■ SET TASK
All of the material below is to be repeated exactly.

···

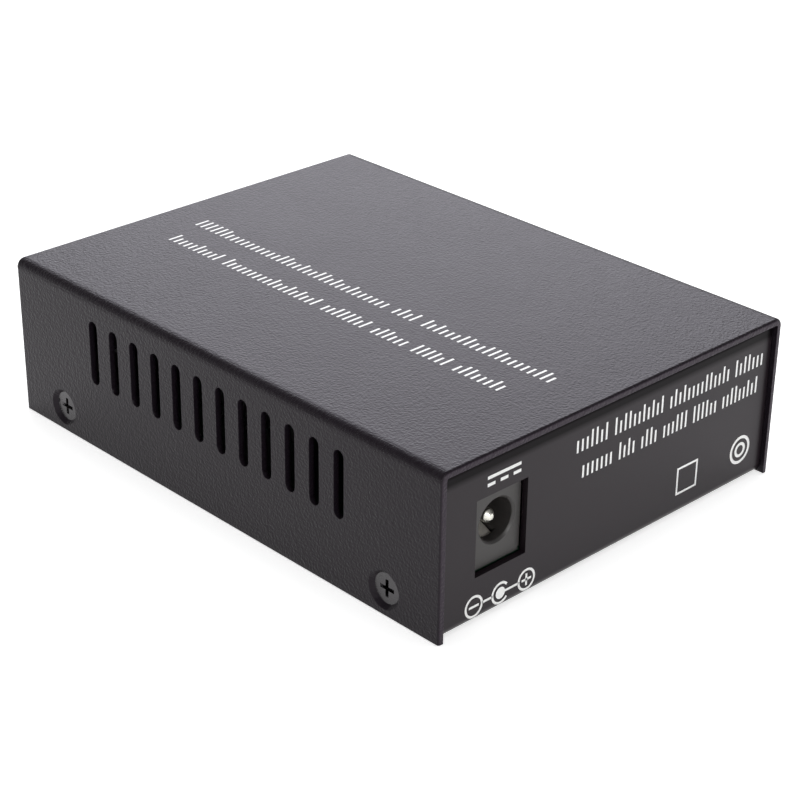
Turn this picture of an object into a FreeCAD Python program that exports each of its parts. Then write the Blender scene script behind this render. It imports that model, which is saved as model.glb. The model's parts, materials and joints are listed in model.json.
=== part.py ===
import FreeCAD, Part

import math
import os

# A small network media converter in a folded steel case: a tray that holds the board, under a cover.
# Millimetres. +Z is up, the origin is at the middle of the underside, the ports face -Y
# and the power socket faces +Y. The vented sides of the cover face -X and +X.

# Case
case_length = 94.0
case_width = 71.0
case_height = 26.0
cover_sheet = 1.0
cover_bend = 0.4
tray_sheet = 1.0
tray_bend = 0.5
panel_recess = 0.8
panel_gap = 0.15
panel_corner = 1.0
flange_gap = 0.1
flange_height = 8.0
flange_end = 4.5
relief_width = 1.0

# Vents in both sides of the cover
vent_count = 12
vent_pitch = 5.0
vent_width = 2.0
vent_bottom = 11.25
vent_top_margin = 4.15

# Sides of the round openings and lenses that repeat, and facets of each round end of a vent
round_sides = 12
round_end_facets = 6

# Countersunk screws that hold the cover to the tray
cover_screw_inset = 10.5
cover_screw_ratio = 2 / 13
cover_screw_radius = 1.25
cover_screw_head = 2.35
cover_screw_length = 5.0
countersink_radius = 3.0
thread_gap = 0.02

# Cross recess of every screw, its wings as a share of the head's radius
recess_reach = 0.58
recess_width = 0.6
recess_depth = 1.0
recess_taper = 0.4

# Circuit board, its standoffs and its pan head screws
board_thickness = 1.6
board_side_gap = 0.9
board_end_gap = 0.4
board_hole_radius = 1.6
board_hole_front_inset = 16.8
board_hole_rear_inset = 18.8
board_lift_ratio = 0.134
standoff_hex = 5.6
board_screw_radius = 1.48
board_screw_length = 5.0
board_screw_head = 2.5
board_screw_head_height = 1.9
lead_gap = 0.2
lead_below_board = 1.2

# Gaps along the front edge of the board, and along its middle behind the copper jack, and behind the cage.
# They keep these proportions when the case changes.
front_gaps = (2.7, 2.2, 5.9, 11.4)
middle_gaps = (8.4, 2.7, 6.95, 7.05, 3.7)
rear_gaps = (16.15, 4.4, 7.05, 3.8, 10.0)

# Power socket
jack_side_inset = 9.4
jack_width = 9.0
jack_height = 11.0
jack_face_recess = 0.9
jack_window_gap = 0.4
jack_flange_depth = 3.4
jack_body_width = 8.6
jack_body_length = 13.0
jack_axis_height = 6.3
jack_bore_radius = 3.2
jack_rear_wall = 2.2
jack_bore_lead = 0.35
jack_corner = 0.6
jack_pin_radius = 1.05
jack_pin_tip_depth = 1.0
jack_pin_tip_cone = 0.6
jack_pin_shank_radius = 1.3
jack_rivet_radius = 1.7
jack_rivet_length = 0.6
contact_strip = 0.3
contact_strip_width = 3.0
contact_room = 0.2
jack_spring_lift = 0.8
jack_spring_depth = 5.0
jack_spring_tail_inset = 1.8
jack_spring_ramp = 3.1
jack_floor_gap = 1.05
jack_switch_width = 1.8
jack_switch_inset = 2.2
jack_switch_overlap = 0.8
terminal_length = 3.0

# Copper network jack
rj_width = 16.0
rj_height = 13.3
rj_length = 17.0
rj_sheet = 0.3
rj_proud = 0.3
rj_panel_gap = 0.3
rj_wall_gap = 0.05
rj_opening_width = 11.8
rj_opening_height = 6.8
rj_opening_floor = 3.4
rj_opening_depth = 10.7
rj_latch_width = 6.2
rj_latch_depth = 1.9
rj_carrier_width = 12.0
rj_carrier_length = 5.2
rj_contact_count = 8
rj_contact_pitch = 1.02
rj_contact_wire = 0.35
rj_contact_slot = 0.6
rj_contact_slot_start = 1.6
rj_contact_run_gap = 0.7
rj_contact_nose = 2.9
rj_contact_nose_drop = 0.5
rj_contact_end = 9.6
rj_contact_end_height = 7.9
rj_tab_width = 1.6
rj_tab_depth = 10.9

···

■ OUTPUT FOR THIS TASK
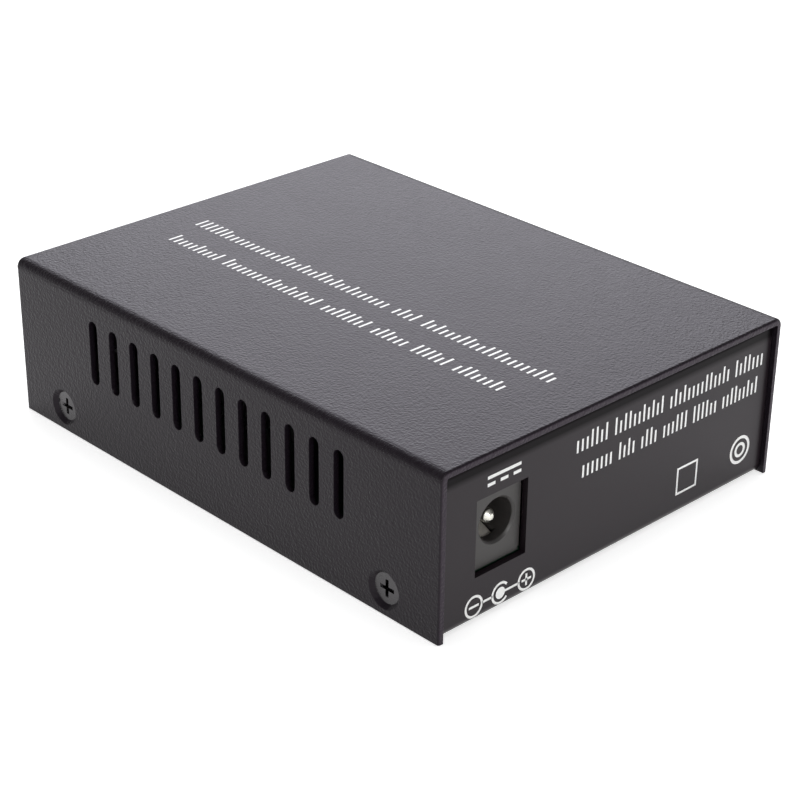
Turn this picture of an object into a FreeCAD Python program that exports each of its parts. Then write the Blender scene script behind this render. It imports that model, which is saved as model.glb. The model's parts, materials and joints are listed in model.json.
=== part.py ===
import FreeCAD, Part

import math
import os

# A small network media converter in a folded steel case: a tray that holds the board, under a cover.
# Millimetres. +Z is up, the origin is at the middle of the underside, the ports face -Y
# and the power socket faces +Y. The vented sides of the cover face -X and +X.

# Case
case_length = 94.0
case_width = 71.0
case_height = 26.0
cover_sheet = 1.0
cover_bend = 0.4
tray_sheet = 1.0
tray_bend = 0.5
panel_recess = 0.8
panel_gap = 0.15
panel_corner = 1.0
flange_gap = 0.1
flange_height = 8.0
flange_end = 4.5
relief_width = 1.0

# Vents in both sides of the cover
vent_count = 12
vent_pitch = 5.0
vent_width = 2.0
vent_bottom = 11.25
vent_top_margin = 4.15

# Sides of the round openings and lenses that repeat, and facets of each round end of a vent
round_sides = 12
round_end_facets = 6

# Countersunk screws that hold the cover to the tray
cover_screw_inset = 10.5
cover_screw_ratio = 2 / 13
cover_screw_radius = 1.25
cover_screw_head = 2.35
cover_screw_length = 5.0
countersink_radius = 3.0
thread_gap = 0.02

# Cross recess of every screw, its wings as a share of the head's radius
recess_reach = 0.58
recess_width = 0.6
recess_depth = 1.0
recess_taper = 0.4

# Circuit board, its standoffs and its pan head screws
board_thickness = 1.6
board_side_gap = 0.9
board_end_gap = 0.4
board_hole_radius = 1.6
board_hole_front_inset = 16.8
board_hole_rear_inset = 18.8
board_lift_ratio = 0.134
standoff_hex = 5.6
board_screw_radius = 1.48
board_screw_length = 5.0
board_screw_head = 2.5
board_screw_head_height = 1.9
lead_gap = 0.2
lead_below_board = 1.2

# Gaps along the front edge of the board, and along its middle behind the copper jack, and behind the cage.
# They keep these proportions when the case changes.
front_gaps = (2.7, 2.2, 5.9, 11.4)
middle_gaps = (8.4, 2.7, 6.95, 7.05, 3.7)
rear_gaps = (16.15, 4.4, 7.05, 3.8, 10.0)

# Power socket
jack_side_inset = 9.4
jack_width = 9.0
jack_height = 11.0
jack_face_recess = 0.9
jack_window_gap = 0.4
jack_flange_depth = 3.4
jack_body_width = 8.6
jack_body_length = 13.0
jack_axis_height = 6.3
jack_bore_radius = 3.2
jack_rear_wall = 2.2
jack_bore_lead = 0.35
jack_corner = 0.6
jack_pin_radius = 1.05
jack_pin_tip_depth = 1.0
jack_pin_tip_cone = 0.6
jack_pin_shank_radius = 1.3
jack_rivet_radius = 1.7
jack_rivet_length = 0.6
contact_strip = 0.3
contact_strip_width = 3.0
contact_room = 0.2
jack_spring_lift = 0.8
jack_spring_depth = 5.0
jack_spring_tail_inset = 1.8
jack_spring_ramp = 3.1
jack_floor_gap = 1.05
jack_switch_width = 1.8
jack_switch_inset = 2.2
jack_switch_overlap = 0.8
terminal_length = 3.0

# Copper network jack
rj_width = 16.0
rj_height = 13.3
rj_length = 17.0
rj_sheet = 0.3
rj_proud = 0.3
rj_panel_gap = 0.3
rj_wall_gap = 0.05
rj_opening_width = 11.8
rj_opening_height = 6.8
rj_opening_floor = 3.4
rj_opening_depth = 10.7
rj_latch_width = 6.2
rj_latch_depth = 1.9
rj_carrier_width = 12.0
rj_carrier_length = 5.2
rj_contact_count = 8
rj_contact_pitch = 1.02
rj_contact_wire = 0.35
rj_contact_slot = 0.6
rj_contact_slot_start = 1.6
rj_contact_run_gap = 0.7
rj_contact_nose = 2.9
rj_contact_nose_drop = 0.5
rj_contact_end = 9.6
rj_contact_end_height = 7.9
rj_tab_width = 1.6
rj_tab_depth = 10.9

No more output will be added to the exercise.